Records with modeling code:
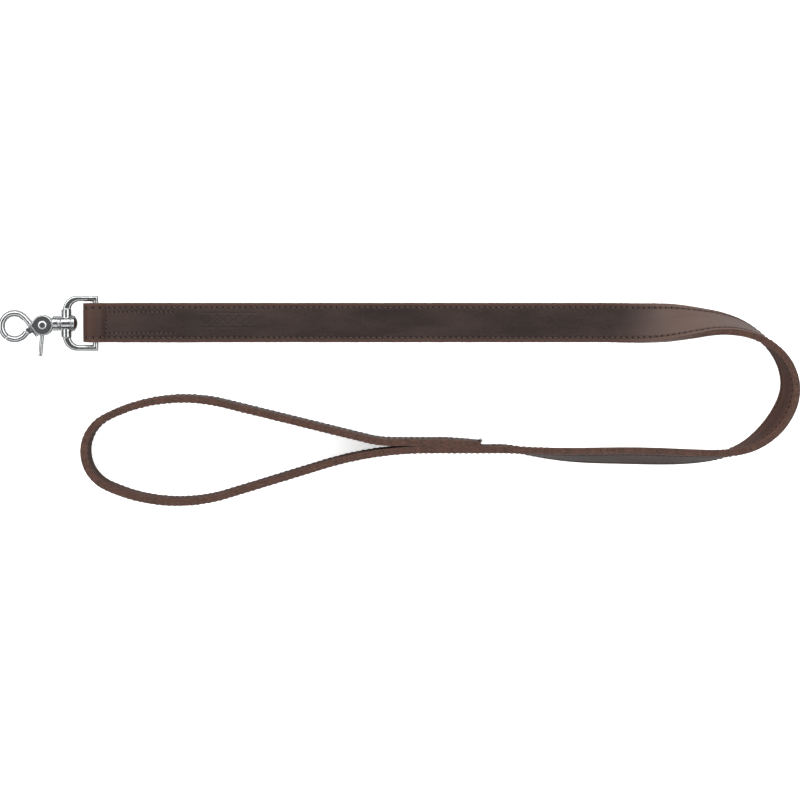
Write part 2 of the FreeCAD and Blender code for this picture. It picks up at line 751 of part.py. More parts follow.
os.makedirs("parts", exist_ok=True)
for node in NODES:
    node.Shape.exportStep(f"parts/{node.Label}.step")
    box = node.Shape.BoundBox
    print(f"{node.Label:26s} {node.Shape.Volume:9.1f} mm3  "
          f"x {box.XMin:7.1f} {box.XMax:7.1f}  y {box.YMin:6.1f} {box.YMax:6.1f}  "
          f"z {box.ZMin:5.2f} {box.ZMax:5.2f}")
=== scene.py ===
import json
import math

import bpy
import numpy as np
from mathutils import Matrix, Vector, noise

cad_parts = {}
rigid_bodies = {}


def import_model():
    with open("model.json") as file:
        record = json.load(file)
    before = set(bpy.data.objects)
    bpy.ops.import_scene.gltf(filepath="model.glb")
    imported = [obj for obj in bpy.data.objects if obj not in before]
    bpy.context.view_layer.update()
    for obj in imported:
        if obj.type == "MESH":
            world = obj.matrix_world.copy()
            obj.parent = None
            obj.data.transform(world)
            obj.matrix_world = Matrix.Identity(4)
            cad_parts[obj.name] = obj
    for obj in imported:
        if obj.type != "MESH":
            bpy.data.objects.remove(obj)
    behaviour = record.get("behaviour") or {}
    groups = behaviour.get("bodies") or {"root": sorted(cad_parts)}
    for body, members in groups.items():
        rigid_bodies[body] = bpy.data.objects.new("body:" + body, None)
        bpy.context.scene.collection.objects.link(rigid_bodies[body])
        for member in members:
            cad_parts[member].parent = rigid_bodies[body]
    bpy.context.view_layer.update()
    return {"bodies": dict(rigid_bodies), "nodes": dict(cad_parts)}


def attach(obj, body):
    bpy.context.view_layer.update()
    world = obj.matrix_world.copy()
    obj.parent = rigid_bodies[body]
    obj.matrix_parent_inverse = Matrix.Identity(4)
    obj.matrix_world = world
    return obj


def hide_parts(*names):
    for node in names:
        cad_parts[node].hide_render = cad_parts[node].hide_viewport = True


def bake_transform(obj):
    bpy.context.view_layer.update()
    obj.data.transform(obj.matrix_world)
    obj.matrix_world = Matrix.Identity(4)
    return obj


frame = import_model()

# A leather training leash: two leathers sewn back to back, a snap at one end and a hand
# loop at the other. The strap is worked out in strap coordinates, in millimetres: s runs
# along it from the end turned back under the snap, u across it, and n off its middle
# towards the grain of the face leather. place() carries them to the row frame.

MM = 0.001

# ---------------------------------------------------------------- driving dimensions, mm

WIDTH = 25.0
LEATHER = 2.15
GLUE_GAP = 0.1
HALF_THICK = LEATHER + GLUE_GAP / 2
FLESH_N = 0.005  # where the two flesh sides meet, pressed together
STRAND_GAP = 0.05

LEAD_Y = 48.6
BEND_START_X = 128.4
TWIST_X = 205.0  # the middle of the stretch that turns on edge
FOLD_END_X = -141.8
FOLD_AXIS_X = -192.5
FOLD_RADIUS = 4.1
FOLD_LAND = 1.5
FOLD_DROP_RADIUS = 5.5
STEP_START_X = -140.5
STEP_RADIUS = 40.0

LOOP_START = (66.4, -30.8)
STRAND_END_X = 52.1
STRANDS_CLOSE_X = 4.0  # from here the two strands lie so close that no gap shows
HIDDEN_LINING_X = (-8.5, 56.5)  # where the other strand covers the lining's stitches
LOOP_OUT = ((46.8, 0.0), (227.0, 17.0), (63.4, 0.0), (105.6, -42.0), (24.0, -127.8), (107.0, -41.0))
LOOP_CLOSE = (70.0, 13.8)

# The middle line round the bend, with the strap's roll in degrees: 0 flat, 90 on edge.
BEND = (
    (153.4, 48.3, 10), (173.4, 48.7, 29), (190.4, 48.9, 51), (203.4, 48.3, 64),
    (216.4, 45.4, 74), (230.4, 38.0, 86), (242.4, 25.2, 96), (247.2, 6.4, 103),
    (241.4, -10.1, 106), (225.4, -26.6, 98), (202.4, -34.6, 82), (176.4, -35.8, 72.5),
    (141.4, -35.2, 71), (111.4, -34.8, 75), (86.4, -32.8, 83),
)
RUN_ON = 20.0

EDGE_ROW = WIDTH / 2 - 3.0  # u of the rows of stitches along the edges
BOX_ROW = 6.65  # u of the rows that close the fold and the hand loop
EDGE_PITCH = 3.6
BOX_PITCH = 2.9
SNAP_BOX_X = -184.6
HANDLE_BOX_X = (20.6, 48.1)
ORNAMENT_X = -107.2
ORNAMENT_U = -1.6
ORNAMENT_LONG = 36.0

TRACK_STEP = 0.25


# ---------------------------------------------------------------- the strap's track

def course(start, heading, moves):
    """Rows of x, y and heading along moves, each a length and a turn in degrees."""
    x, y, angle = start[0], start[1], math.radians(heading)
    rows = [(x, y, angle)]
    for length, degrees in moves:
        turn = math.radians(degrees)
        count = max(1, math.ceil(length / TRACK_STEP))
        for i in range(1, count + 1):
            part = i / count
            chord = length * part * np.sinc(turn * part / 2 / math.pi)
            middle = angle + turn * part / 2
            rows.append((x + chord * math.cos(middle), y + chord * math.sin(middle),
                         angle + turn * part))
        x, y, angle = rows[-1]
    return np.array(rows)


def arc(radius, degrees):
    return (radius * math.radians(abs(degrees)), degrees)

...

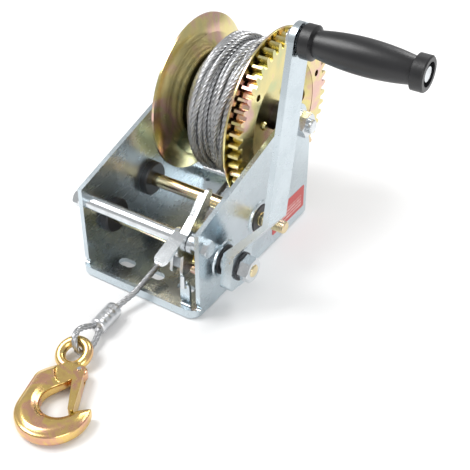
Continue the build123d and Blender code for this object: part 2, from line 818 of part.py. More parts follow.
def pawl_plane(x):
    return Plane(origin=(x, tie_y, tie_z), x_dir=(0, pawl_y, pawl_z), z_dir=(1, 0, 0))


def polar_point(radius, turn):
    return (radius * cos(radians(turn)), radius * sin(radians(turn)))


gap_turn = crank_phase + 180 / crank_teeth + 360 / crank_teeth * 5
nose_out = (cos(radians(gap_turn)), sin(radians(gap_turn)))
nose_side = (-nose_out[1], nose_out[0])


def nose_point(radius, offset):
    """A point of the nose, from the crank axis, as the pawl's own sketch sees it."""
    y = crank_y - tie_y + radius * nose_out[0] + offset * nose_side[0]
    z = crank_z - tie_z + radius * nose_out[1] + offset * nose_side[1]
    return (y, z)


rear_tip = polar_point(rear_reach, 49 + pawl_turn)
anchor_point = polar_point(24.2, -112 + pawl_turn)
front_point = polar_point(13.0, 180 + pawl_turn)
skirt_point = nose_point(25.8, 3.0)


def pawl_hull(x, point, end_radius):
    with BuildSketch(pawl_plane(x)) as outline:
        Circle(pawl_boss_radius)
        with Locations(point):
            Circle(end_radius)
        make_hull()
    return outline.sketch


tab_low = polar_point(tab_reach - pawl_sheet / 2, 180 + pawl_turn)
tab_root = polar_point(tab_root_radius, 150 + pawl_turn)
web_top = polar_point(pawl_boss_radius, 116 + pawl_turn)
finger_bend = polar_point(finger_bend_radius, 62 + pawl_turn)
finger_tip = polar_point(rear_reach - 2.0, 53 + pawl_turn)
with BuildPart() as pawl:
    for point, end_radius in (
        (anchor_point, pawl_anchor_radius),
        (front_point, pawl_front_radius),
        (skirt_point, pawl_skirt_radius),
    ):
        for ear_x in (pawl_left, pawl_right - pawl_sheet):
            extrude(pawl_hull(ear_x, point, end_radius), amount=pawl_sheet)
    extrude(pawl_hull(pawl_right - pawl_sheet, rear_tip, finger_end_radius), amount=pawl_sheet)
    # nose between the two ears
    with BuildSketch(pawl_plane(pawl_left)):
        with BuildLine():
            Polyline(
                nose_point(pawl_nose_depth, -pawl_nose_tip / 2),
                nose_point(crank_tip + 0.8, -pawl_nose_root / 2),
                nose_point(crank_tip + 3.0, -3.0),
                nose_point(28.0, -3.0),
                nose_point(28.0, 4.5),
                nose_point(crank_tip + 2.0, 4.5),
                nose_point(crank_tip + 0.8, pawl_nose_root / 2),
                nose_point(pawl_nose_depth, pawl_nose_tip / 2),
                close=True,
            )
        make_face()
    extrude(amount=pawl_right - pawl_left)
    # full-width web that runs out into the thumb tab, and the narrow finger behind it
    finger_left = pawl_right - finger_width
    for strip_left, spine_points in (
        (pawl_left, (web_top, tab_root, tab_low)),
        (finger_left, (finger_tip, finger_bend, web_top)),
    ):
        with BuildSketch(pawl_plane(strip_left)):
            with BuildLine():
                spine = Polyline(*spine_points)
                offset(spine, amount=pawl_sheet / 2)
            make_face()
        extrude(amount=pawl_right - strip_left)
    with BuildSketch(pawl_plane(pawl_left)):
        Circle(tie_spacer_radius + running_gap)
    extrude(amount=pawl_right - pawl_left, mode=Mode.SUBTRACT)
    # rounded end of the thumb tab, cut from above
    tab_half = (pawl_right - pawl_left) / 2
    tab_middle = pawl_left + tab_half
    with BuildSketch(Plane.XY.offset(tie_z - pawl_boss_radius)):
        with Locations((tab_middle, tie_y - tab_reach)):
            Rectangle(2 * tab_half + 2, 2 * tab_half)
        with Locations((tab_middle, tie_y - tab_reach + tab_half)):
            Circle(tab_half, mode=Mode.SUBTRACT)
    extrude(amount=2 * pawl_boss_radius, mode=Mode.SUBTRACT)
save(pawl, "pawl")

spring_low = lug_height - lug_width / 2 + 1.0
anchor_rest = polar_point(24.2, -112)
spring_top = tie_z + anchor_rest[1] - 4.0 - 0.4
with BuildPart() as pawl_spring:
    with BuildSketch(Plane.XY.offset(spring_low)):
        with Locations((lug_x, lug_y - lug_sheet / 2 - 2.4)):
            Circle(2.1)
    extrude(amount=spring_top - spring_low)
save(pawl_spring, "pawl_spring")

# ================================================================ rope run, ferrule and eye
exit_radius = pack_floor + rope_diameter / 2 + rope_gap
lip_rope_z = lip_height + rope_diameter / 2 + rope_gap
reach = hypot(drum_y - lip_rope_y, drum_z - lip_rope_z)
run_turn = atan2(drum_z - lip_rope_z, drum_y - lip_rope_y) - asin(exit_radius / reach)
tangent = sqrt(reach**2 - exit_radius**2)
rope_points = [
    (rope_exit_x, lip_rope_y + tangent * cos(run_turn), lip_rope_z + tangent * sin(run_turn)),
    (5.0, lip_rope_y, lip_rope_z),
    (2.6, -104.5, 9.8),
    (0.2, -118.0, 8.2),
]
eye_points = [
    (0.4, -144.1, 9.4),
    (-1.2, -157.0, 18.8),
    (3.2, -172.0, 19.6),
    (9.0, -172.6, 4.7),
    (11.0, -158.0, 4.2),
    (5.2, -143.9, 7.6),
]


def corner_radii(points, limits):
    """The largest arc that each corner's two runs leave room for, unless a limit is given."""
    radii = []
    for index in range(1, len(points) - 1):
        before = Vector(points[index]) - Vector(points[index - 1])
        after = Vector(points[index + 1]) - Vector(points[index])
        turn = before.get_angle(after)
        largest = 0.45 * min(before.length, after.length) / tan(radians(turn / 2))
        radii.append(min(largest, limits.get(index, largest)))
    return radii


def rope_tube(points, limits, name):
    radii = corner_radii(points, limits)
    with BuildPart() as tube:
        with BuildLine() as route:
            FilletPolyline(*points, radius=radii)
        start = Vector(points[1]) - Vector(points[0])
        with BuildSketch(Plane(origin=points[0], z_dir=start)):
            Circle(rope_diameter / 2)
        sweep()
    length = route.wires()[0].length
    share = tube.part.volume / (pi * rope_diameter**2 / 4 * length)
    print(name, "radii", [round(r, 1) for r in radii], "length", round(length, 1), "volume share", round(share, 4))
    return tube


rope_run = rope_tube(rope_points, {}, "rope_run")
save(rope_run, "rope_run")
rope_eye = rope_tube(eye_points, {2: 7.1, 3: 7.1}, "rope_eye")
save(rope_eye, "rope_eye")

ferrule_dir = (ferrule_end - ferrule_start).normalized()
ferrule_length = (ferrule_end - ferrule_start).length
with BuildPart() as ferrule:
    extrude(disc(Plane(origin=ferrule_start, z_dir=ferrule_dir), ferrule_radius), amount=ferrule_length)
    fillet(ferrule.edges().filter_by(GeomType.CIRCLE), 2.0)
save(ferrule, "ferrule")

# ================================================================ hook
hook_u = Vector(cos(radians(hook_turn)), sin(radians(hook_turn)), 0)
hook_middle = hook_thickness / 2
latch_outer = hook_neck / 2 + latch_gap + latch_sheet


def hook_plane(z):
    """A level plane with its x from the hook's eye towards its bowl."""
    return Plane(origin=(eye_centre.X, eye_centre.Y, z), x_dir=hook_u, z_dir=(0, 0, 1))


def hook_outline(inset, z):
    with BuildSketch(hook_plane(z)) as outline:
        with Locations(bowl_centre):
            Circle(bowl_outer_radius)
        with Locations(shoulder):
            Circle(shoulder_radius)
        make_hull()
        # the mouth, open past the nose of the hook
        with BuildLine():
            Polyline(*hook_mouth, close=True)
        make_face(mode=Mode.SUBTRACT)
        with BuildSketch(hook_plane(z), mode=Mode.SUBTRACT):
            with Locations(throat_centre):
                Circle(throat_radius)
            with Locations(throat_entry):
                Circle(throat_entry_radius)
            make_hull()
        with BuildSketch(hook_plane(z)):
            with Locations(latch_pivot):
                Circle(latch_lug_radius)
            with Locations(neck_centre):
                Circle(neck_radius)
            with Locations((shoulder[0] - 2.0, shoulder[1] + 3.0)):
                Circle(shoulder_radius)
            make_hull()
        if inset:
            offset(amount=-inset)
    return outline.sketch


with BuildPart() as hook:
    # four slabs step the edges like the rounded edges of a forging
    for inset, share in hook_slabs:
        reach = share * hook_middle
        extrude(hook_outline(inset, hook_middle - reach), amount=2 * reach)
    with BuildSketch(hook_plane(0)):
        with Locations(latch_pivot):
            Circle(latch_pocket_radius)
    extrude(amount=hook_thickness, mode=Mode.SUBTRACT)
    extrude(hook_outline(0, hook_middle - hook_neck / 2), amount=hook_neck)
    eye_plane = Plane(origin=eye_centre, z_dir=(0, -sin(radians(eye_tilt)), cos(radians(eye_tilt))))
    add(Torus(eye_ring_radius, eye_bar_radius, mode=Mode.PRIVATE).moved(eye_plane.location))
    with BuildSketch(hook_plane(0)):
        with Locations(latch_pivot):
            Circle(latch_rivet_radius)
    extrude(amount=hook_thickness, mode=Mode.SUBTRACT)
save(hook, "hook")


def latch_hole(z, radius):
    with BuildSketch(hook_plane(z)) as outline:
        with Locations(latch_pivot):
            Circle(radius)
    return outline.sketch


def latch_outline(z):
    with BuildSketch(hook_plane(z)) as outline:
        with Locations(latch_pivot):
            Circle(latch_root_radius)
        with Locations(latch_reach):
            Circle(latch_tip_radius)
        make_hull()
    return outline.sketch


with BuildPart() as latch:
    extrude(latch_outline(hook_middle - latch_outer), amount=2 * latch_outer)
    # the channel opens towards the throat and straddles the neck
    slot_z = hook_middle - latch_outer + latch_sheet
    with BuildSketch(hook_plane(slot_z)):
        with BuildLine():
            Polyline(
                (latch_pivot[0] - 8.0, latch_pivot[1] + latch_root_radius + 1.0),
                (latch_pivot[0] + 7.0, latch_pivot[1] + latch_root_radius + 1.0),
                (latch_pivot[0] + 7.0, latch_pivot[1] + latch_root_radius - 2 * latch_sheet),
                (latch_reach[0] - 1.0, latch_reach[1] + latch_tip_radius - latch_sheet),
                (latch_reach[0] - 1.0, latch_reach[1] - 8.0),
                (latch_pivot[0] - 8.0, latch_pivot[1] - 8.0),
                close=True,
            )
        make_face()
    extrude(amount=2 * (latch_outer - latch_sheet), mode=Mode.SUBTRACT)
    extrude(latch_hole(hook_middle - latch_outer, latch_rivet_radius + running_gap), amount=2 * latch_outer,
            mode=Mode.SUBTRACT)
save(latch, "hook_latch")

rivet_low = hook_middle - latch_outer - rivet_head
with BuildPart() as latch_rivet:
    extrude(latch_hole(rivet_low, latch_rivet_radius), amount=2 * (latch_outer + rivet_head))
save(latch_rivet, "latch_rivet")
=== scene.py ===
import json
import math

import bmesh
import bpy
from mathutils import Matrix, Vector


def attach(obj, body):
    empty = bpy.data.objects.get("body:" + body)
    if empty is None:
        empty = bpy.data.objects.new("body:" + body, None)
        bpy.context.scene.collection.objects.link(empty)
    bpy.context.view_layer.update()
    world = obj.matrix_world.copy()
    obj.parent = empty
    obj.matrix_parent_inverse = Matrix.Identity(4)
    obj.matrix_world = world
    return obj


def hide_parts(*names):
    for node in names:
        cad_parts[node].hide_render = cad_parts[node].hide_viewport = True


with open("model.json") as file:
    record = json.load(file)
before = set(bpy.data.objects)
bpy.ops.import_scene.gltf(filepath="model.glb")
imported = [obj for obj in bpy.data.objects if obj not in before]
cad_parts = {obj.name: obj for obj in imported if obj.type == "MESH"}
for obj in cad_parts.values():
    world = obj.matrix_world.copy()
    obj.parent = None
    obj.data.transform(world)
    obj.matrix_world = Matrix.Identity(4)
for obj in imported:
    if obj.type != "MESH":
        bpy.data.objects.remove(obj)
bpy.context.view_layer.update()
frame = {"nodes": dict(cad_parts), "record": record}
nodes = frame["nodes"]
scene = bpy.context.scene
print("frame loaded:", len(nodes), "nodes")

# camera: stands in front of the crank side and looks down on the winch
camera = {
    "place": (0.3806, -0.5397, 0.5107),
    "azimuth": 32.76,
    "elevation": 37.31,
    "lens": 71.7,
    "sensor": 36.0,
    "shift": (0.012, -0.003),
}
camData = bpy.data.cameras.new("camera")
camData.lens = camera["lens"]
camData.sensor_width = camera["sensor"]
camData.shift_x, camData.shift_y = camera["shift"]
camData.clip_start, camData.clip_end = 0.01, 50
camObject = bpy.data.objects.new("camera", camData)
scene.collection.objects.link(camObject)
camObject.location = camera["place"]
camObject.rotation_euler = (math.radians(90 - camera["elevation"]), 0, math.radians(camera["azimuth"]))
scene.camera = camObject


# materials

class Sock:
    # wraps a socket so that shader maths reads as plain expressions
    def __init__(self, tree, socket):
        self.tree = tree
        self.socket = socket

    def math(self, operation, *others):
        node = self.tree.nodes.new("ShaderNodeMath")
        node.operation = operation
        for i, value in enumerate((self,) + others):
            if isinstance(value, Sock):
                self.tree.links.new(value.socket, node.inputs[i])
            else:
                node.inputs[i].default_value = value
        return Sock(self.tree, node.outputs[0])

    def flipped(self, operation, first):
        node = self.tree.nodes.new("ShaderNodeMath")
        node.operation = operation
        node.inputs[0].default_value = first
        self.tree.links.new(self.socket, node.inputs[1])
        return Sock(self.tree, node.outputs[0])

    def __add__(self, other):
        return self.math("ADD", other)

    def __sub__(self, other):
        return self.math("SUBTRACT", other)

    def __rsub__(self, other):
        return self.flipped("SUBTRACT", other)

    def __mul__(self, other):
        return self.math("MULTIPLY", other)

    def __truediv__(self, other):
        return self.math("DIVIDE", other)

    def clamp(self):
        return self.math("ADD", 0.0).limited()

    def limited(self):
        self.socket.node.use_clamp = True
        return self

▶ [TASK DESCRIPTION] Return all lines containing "collection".

▶ [REPLY TO THE EXERCISE]
        bpy.context.scene.collection.objects.link(rigid_bodies[body])
        bpy.context.scene.collection.objects.link(empty)
scene.collection.objects.link(camObject)